Objective :: Below is a listing; restate from it, character for character, the lines beginning at the line holding "Recreate this object" and ending at the line holding "# in the middle of the whole object.", both included.

====== Records shown

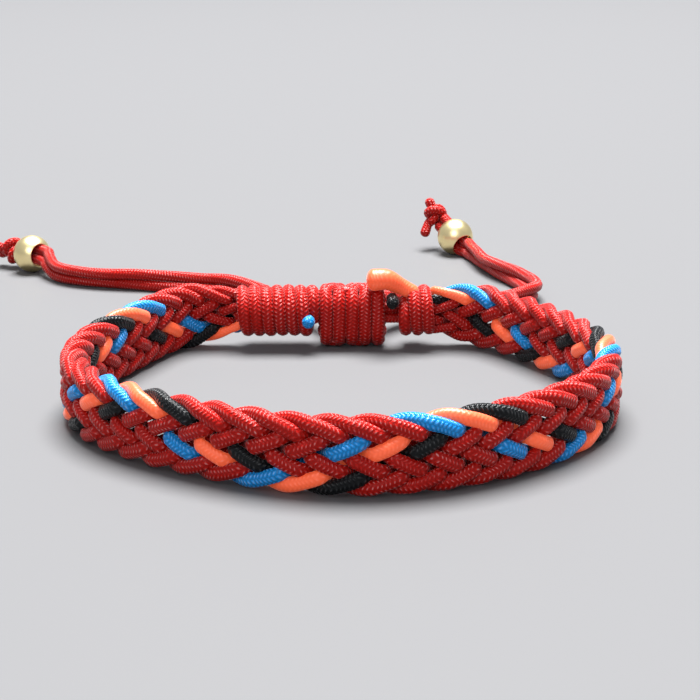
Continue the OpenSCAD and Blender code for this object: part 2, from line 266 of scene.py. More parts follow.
def eased_table(table, at, period):
    """Value of a repeating table at each place, eased from each row to the next."""
    rows = np.vstack([table[-1] - [period, 0], table, table[0] + [period, 0]])
    at = (at - rows[0, 0]) % period + rows[0, 0]
    row = np.clip(np.searchsorted(rows[:, 0], at, side="right") - 1, 0, len(rows) - 2)
    start, stop = rows[row], rows[row + 1]
    t = (at - start[:, 0]) / (stop[:, 0] - start[:, 0])
    return start[:, 1] + (stop[:, 1] - start[:, 1]) * ease(t)


def unit(v):
    """Each vector over its own length."""
    return v / np.linalg.norm(v, axis=-1, keepdims=True)


def wander(seed, along, wavelength):
    """A smooth stray between -1 and 1: the mean of sines with seeded phases and wavelengths."""
    sines = 4
    random = np.random.default_rng(seed)
    shift, stretch = random.uniform(0, 2 * np.pi, sines), random.uniform(0.6, 1.9, sines)
    return np.sin(2 * np.pi * along[:, None] / wavelength * stretch + shift).mean(axis=1)


def arc_length(path):
    """Way along a path from its first point to each of its points."""
    return np.concatenate([[0], np.cumsum(np.linalg.norm(np.diff(path, axis=0), axis=1))])


def smooth_path(points, step):
    """Points a step apart on the Catmull-Rom curve through the given points.

    Between two points the curve is a cubic in t whose end slopes are half the
    way from the point before to the point after. The curve is worked out finely
    and then divided evenly."""
    fine = 40
    p = np.asarray(points, float)
    p = np.vstack([2 * p[0] - p[1], p, 2 * p[-1] - p[-2]])
    t = np.linspace(0, 1, fine, endpoint=False)[:, None, None]
    a, b, c, d = p[:-3], p[1:-2], p[2:-1], p[3:]
    curve = b + 0.5 * t * (c - a + t * (2 * a - 5 * b + 4 * c - d + t * (3 * (b - c) + d - a)))
    curve = np.vstack([curve.transpose(1, 0, 2).reshape(-1, 3), p[-2]])
    arc = arc_length(curve)
    even = np.linspace(0, arc[-1], max(8, int(round(arc[-1] / step)) + 1))
    return np.stack([np.interp(even, arc, curve[:, i]) for i in range(3)], axis=1)


def ring_step(sheath):
    """Way from one ring of a cord's mesh to the next: a quarter of a yarn."""
    return sheath.yarn / 4


def sheath_height(turn, along, slant):
    """Height of the braided sheath from 0 in a groove to 1 on a yarn.

    The yarns lie in columns round the cord, and in every other column they
    slant the other way: a yarn's phase is the way along plus or minus the
    slant times the place in the column, and its height is a raised cosine of
    that phase times a cosine over the column."""
    column = np.floor(SHEATH_COLUMNS * turn)
    q = SHEATH_COLUMNS * turn - column - 0.5
    sign = 1 - 2 * (column % 2)
    phase = along + sign * slant * q + COLUMN_SHIFT * sign
    over = COLUMN_EDGE + (1 - COLUMN_EDGE) * np.cos(np.pi * q)
    return (0.5 + 0.5 * np.cos(2 * np.pi * phase)) * over


def rounded_ends(path, radius, rings):
    """The path with a round end at both ends, and the share of its radius at each point.

    The added points lie at the radius times the sine of an angle past the end,
    with the cosine as their share. The last angle stays short of the pole, so
    that the last ring is open."""
    angle = np.linspace(0, np.pi / 2, rings + 1)[1:]
    angle[-1] = math.radians(86)
    head, tail = unit(path[0] - path[1]), unit(path[-1] - path[-2])
    before = path[0] + radius * np.sin(angle)[::-1, None] * head
    after = path[-1] + radius * np.sin(angle)[:, None] * tail
    share = np.concatenate([np.cos(angle)[::-1], np.ones(len(path)), np.cos(angle)])
    return np.vstack([before, path, after]), share


def cord_tube(sheath, path, wide, deep, towards, sides=24, seed=0, end=0.6, relief=None):
    """A cord carried along a path, as a grid of points and its way along in yarns.

    A point of a ring is the path's point plus the cosine times the wide half
    axis and the sine times the deep half axis, and the yarns' height is added
    outwards. The deep axis is the given direction made square to the path. The
    round ends stand out by end times the deep half axis."""
    relief = sheath.relief if relief is None else relief
    n = len(path)
    wide, deep = np.broadcast_to(wide, n).astype(float), np.broadcast_to(deep, n).astype(float)
    end_rings = 5
    path, share = rounded_ends(path, end * deep.mean(), end_rings)
    wide, deep = (np.pad(x, end_rings, mode="edge") * share for x in (wide, deep))
    towards = np.pad(np.broadcast_to(towards, (n, 3)), ((end_rings, end_rings), (0, 0)), mode="edge")
    along = unit(np.gradient(path, axis=0))
    out = unit(towards - (towards * along).sum(axis=1, keepdims=True) * along)
    side = np.cross(out, along)
    arc = arc_length(path)
    turn = (np.arange(sides) + 0.5) / sides
    height = sheath_height(turn[None, :], arc[:, None] / sheath.yarn, sheath.slant)
    lift = relief * share[:, None] * height
    sheath_start = 0.37 * seed
    angle = 2 * np.pi * (turn[None, :] + arc[:, None] / sheath.twist + sheath_start)
    across = np.cos(angle) * (wide[:, None] + lift)
    outward = np.sin(angle) * (deep[:, None] + lift)
    grid = path[:, None] + across[..., None] * side[:, None] + outward[..., None] * out[:, None]
    return grid, arc / sheath.yarn


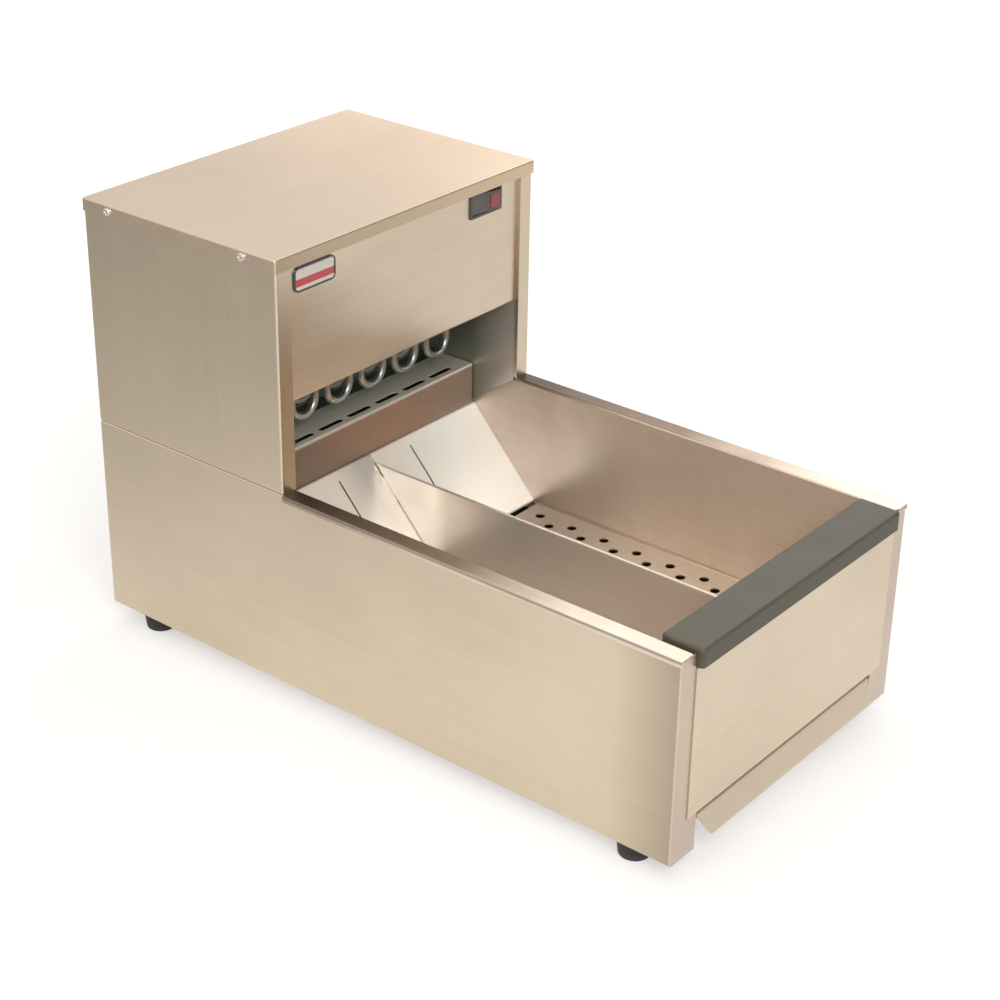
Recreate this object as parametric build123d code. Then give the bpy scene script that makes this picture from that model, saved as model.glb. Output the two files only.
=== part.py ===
from build123d import *
import os
from math import radians, tan

# A counter-top warmer for fried food: a low open bin in front, and at the back a tall head that
# blows heated air over it. Millimetres, +Z up, front towards -Y. The origin is on the counter,
# in the middle of the whole object.

# ---- Overall sizes ----
BODY_WIDTH = 368.0          # over the outer faces of the side panels
BODY_DEPTH = 702.5          # front flanges of the side panels to the back panel
BASE_HEIGHT = 208.5         # bottom edge of the side panels to the rim of the bin
HEAD_HEIGHT = 233.8         # rim of the bin to the top of the lid
HEAD_DEPTH = 250.5
FOOT_HEIGHT = 20.5

# ---- Sheet metal ----
SHEET = 1.2
BEND = 2.4                  # outside radius of a folded corner
LAP = 0.2                   # gap between two sheets that slip past each other
SIDE_RETURN = 37.0          # front and bottom flanges of the base sides
REAR_RETURN = 18.0          # flanges that the back panels are screwed to
HEAD_RETURN = 18.0          # front flanges of the head sides
JOINT_FLANGE = 14.0         # flanges where the head stands on the base

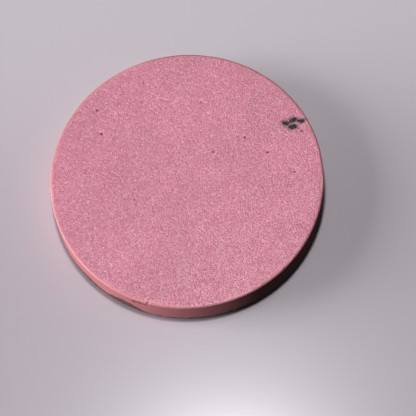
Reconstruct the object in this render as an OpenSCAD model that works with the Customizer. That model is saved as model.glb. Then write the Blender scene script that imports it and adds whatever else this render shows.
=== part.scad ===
// Shaving soap puck: one pressed cake of soap, with the dark bits that are stuck in it.
// Millimetres. The base stands on z = 0, and the cake's axis is +Z.

/* [Cake] */
// Diameter of the cake
cake_d = 76; // [50:1:110]
// Thickness of the cake
cake_h = 9.5; // [7:0.5:30]
// Radius of the worn edge round the lather face
top_edge_r = 0.4; // [0.3:0.1:2]
// Radius of the softer edge round the base
base_edge_r = 0.6; // [0.4:0.1:2]

/* [Chip in the lower wall] */
// How far the chip reaches up the wall
chip_high = 4.8; // [2.5:0.1:6]
// How far in the chip's flat face lies at the level of the base
chip_deep = 0.7; // [0.3:0.05:1.2]
// Bearing of the chip, anticlockwise from +X
chip_at = -123; // [-180:1:180]

/* [Worn part of the lower wall] */
// How far the wear reaches up the wall
wear_high = 3.3; // [2.5:0.1:6]
// How far in the wear's flat face lies at the level of the base
wear_deep = 0.8; // [0.3:0.05:1.2]
// Bearing of the worn part, anticlockwise from +X
wear_at = -142; // [-180:1:180]

/* [Nicks in the top edge] */
// Length of a nick along the edge
nick_len = 1.6; // [1.2:0.1:3]
// How far a nick reaches down the wall and in over the lather face, past the rounded edge
nick_past = 0.05; // [0.05:0.05:0.5]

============

Task response ::
Recreate this object as parametric build123d code. Then give the bpy scene script that makes this picture from that model, saved as model.glb. Output the two files only.
=== part.py ===
from build123d import *
import os
from math import radians, tan

# A counter-top warmer for fried food: a low open bin in front, and at the back a tall head that
# blows heated air over it. Millimetres, +Z up, front towards -Y. The origin is on the counter,
# in the middle of the whole object.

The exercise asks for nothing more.